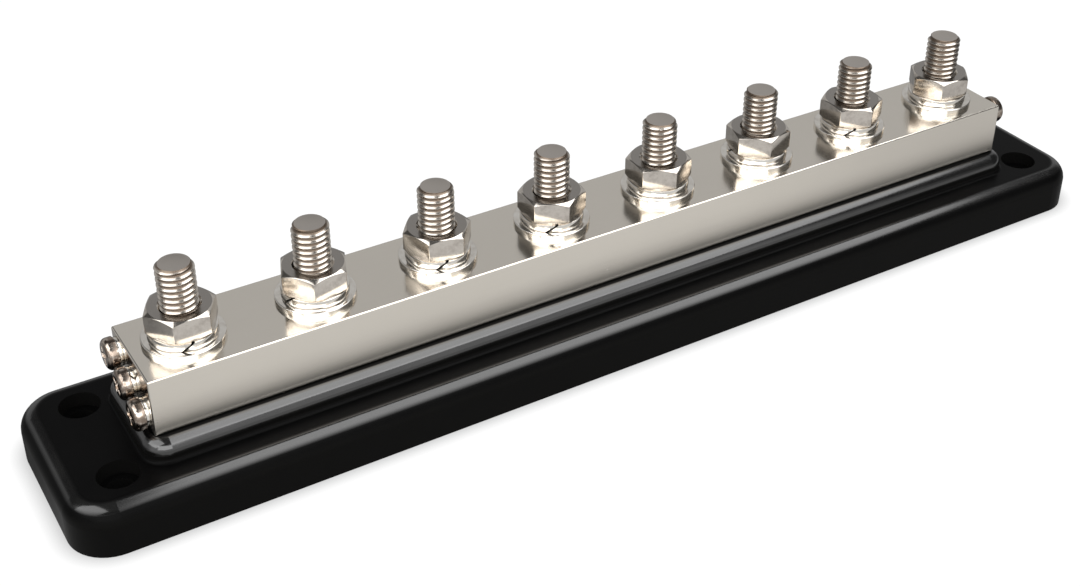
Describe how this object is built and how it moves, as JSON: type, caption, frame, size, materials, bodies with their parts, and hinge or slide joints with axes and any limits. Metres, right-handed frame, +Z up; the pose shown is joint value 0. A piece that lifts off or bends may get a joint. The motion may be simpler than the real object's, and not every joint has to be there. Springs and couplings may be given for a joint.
{
  "type": "bus bar",
  "caption": "Plated copper bus bar with a row of upright threaded studs, nuts and washers, on a moulded insulating base with counterbored mounting holes.",
  "frame": {"origin": "middle of the underside of the base", "axes": "+X along the bar towards its right end, +Z up along the studs, the picture is taken from the -Y side"},
  "size_m": [0.318, 0.055, 0.0556],
  "materials": {
    "base_plastic": "black moulded plastic, satin with a fine grain",
    "bar_plating": "bright plating over copper, faintly brushed along its length",
    "fastener_steel": "bright stainless steel, turned and rolled threads",
    "washer_steel": "bright stainless steel, stamped"
  },
  "bodies": {
    "bar_and_base": {"base": "base_plastic", "bus_bar": "bar_plating", "stud_1": "fastener_steel", "stud_2": "fastener_steel", "stud_3": "fastener_steel", "stud_4": "fastener_steel", "stud_5": "fastener_steel", "stud_6": "fastener_steel", "stud_7": "fastener_steel", "stud_8": "fastener_steel", "flat_washer_1": "washer_steel", "flat_washer_2": "washer_steel", "flat_washer_3": "washer_steel", "flat_washer_4": "washer_steel", "flat_washer_5": "washer_steel", "flat_washer_6": "washer_steel", "flat_washer_7": "washer_steel", "flat_washer_8": "washer_steel", "hold_down_screw_1": "fastener_steel", "hold_down_screw_2": "fastener_steel"},
    "lock_washer_1": {"lock_washer_1": "washer_steel"},
    "hex_nut_1": {"hex_nut_1": "fastener_steel"},
    "lock_washer_2": {"lock_washer_2": "washer_steel"},
    "hex_nut_2": {"hex_nut_2": "fastener_steel"},
    "lock_washer_3": {"lock_washer_3": "washer_steel"},
    "hex_nut_3": {"hex_nut_3": "fastener_steel"},
    "lock_washer_4": {"lock_washer_4": "washer_steel"},
    "hex_nut_4": {"hex_nut_4": "fastener_steel"},
    "lock_washer_5": {"lock_washer_5": "washer_steel"},
    "hex_nut_5": {"hex_nut_5": "fastener_steel"},
    "lock_washer_6": {"lock_washer_6": "washer_steel"},
    "hex_nut_6": {"hex_nut_6": "fastener_steel"},
    "lock_washer_7": {"lock_washer_7": "washer_steel"},
    "hex_nut_7": {"hex_nut_7": "fastener_steel"},
    "lock_washer_8": {"lock_washer_8": "washer_steel"},
    "hex_nut_8": {"hex_nut_8": "fastener_steel"},
    "end_lock_washer_left_1": {"end_lock_washer_left_1": "washer_steel"},
    "end_screw_left_1": {"end_screw_left_1": "fastener_steel"},
    "end_lock_washer_left_2": {"end_lock_washer_left_2": "washer_steel"},
    "end_screw_left_2": {"end_screw_left_2": "fastener_steel"},
    "end_lock_washer_left_3": {"end_lock_washer_left_3": "washer_steel"},
    "end_screw_left_3": {"end_screw_left_3": "fastener_steel"},
    "end_lock_washer_right_1": {"end_lock_washer_right_1": "washer_steel"},
    "end_screw_right_1": {"end_screw_right_1": "fastener_steel"},
    "end_lock_washer_right_2": {"end_lock_washer_right_2": "washer_steel"},
    "end_screw_right_2": {"end_screw_right_2": "fastener_steel"},
    "end_lock_washer_right_3": {"end_lock_washer_right_3": "washer_steel"},
    "end_screw_right_3": {"end_screw_right_3": "fastener_steel"}
  },
  "joints": [
    {"name": "lock_washer_1_lift", "type": "slide", "parent": "bar_and_base", "child": "lock_washer_1", "axis": [0, 0, 1], "range_m": [0, 0.01112]},
    {"name": "hex_nut_1_turn", "type": "hinge", "parent": "lock_washer_1", "child": "hex_nut_1", "pos_m": [-0.1204, 0, 0.0409], "axis": [0, 0, 1], "range_deg": [0, 2520]},
    {"name": "lock_washer_2_lift", "type": "slide", "parent": "bar_and_base", "child": "lock_washer_2", "axis": [0, 0, 1], "range_m": [0, 0.01112]},
    {"name": "hex_nut_2_turn", "type": "hinge", "parent": "lock_washer_2", "child": "hex_nut_2", "pos_m": [-0.086, 0, 0.0409], "axis": [0, 0, 1], "range_deg": [0, 2520]},
    {"name": "lock_washer_3_lift", "type": "slide", "parent": "bar_and_base", "child": "lock_washer_3", "axis": [0, 0, 1], "range_m": [0, 0.01112]},
    {"name": "hex_nut_3_turn", "type": "hinge", "parent": "lock_washer_3", "child": "hex_nut_3", "pos_m": [-0.0516, 0, 0.0409], "axis": [0, 0, 1], "range_deg": [0, 2520]},
    {"name": "lock_washer_4_lift", "type": "slide", "parent": "bar_and_base", "child": "lock_washer_4", "axis": [0, 0, 1], "range_m": [0, 0.01112]},
    {"name": "hex_nut_4_turn", "type": "hinge", "parent": "lock_washer_4", "child": "hex_nut_4", "pos_m": [-0.0172, 0, 0.0409], "axis": [0, 0, 1], "range_deg": [0, 2520]},
    {"name": "lock_washer_5_lift", "type": "slide", "parent": "bar_and_base", "child": "lock_washer_5", "axis": [0, 0, 1], "range_m": [0, 0.01112]},
    {"name": "hex_nut_5_turn", "type": "hinge", "parent": "lock_washer_5", "child": "hex_nut_5", "pos_m": [0.0172, 0, 0.0409], "axis": [0, 0, 1], "range_deg": [0, 2520]},
    {"name": "lock_washer_6_lift", "type": "slide", "parent": "bar_and_base", "child": "lock_washer_6", "axis": [0, 0, 1], "range_m": [0, 0.01112]},
    {"name": "hex_nut_6_turn", "type": "hinge", "parent": "lock_washer_6", "child": "hex_nut_6", "pos_m": [0.0516, 0, 0.0409], "axis": [0, 0, 1], "range_deg": [0, 2520]},
    {"name": "lock_washer_7_lift", "type": "slide", "parent": "bar_and_base", "child": "lock_washer_7", "axis": [0, 0, 1], "range_m": [0, 0.01112]},
    {"name": "hex_nut_7_turn", "type": "hinge", "parent": "lock_washer_7", "child": "hex_nut_7", "pos_m": [0.086, 0, 0.0409], "axis": [0, 0, 1], "range_deg": [0, 2520]},
    {"name": "lock_washer_8_lift", "type": "slide", "parent": "bar_and_base", "child": "lock_washer_8", "axis": [0, 0, 1], "range_m": [0, 0.01112]},
    {"name": "hex_nut_8_turn", "type": "hinge", "parent": "lock_washer_8", "child": "hex_nut_8", "pos_m": [0.1204, 0, 0.0409], "axis": [0, 0, 1], "range_deg": [0, 2520]},
    {"name": "end_lock_washer_left_1_lift", "type": "slide", "parent": "bar_and_base", "child": "end_lock_washer_left_1", "axis": [-1, 0, 0], "range_m": [0, 0.00397]},
    {"name": "end_screw_left_1_turn", "type": "hinge", "parent": "end_lock_washer_left_1", "child": "end_screw_left_1", "pos_m": [-0.1352, 0.0082, 0.0301], "axis": [-1, 0, 0], "range_deg": [0, 1800]},
    {"name": "end_lock_washer_left_2_lift", "type": "slide", "parent": "bar_and_base", "child": "end_lock_washer_left_2", "axis": [-1, 0, 0], "range_m": [0, 0.00397]},
    {"name": "end_screw_left_2_turn", "type": "hinge", "parent": "end_lock_washer_left_2", "child": "end_screw_left_2", "pos_m": [-0.1352, 0, 0.0264], "axis": [-1, 0, 0], "range_deg": [0, 1800]},
    {"name": "end_lock_washer_left_3_lift", "type": "slide", "parent": "bar_and_base", "child": "end_lock_washer_left_3", "axis": [-1, 0, 0], "range_m": [0, 0.00397]},
    {"name": "end_screw_left_3_turn", "type": "hinge", "parent": "end_lock_washer_left_3", "child": "end_screw_left_3", "pos_m": [-0.1352, -0.0082, 0.0227], "axis": [-1, 0, 0], "range_deg": [0, 1800]},
    {"name": "end_lock_washer_right_1_lift", "type": "slide", "parent": "bar_and_base", "child": "end_lock_washer_right_1", "axis": [1, 0, 0], "range_m": [0, 0.00397]},
    {"name": "end_screw_right_1_turn", "type": "hinge", "parent": "end_lock_washer_right_1", "child": "end_screw_right_1", "pos_m": [0.1352, -0.0082, 0.0301], "axis": [1, 0, 0], "range_deg": [0, 1800]},
    {"name": "end_lock_washer_right_2_lift", "type": "slide", "parent": "bar_and_base", "child": "end_lock_washer_right_2", "axis": [1, 0, 0], "range_m": [0, 0.00397]},
    {"name": "end_screw_right_2_turn", "type": "hinge", "parent": "end_lock_washer_right_2", "child": "end_screw_right_2", "pos_m": [0.1352, 0, 0.0264], "axis": [1, 0, 0], "range_deg": [0, 1800]},
    {"name": "end_lock_washer_right_3_lift", "type": "slide", "parent": "bar_and_base", "child": "end_lock_washer_right_3", "axis": [1, 0, 0], "range_m": [0, 0.00397]},
    {"name": "end_screw_right_3_turn", "type": "hinge", "parent": "end_lock_washer_right_3", "child": "end_screw_right_3", "pos_m": [0.1352, 0.0082, 0.0227], "axis": [1, 0, 0], "range_deg": [0, 1800]}
  ],
  "couplings": [
    {"joint": "lock_washer_1_lift", "follows": "hex_nut_1_turn", "m_per_rad": 0.00025266},
    {"joint": "lock_washer_2_lift", "follows": "hex_nut_2_turn", "m_per_rad": 0.00025266},
    {"joint": "lock_washer_3_lift", "follows": "hex_nut_3_turn", "m_per_rad": 0.00025266},
    {"joint": "lock_washer_4_lift", "follows": "hex_nut_4_turn", "m_per_rad": 0.00025266},
    {"joint": "lock_washer_5_lift", "follows": "hex_nut_5_turn", "m_per_rad": 0.00025266},
    {"joint": "lock_washer_6_lift", "follows": "hex_nut_6_turn", "m_per_rad": 0.00025266},
    {"joint": "lock_washer_7_lift", "follows": "hex_nut_7_turn", "m_per_rad": 0.00025266},
    {"joint": "lock_washer_8_lift", "follows": "hex_nut_8_turn", "m_per_rad": 0.00025266},
    {"joint": "end_lock_washer_left_1_lift", "follows": "end_screw_left_1_turn", "m_per_rad": 0.00012633},
    {"joint": "end_lock_washer_left_2_lift", "follows": "end_screw_left_2_turn", "m_per_rad": 0.00012633},
    {"joint": "end_lock_washer_left_3_lift", "follows": "end_screw_left_3_turn", "m_per_rad": 0.00012633},
    {"joint": "end_lock_washer_right_1_lift", "follows": "end_screw_right_1_turn", "m_per_rad": 0.00012633},
    {"joint": "end_lock_washer_right_2_lift", "follows": "end_screw_right_2_turn", "m_per_rad": 0.00012633},
    {"joint": "end_lock_washer_right_3_lift", "follows": "end_screw_right_3_turn", "m_per_rad": 0.00012633}
  ]
}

··········

**WHAT THE TASK REQUIRES:** In the listing above, how many lines hold the word "axes"? Give the number and nothing more.

**EXERCISE RESPONSE:** 2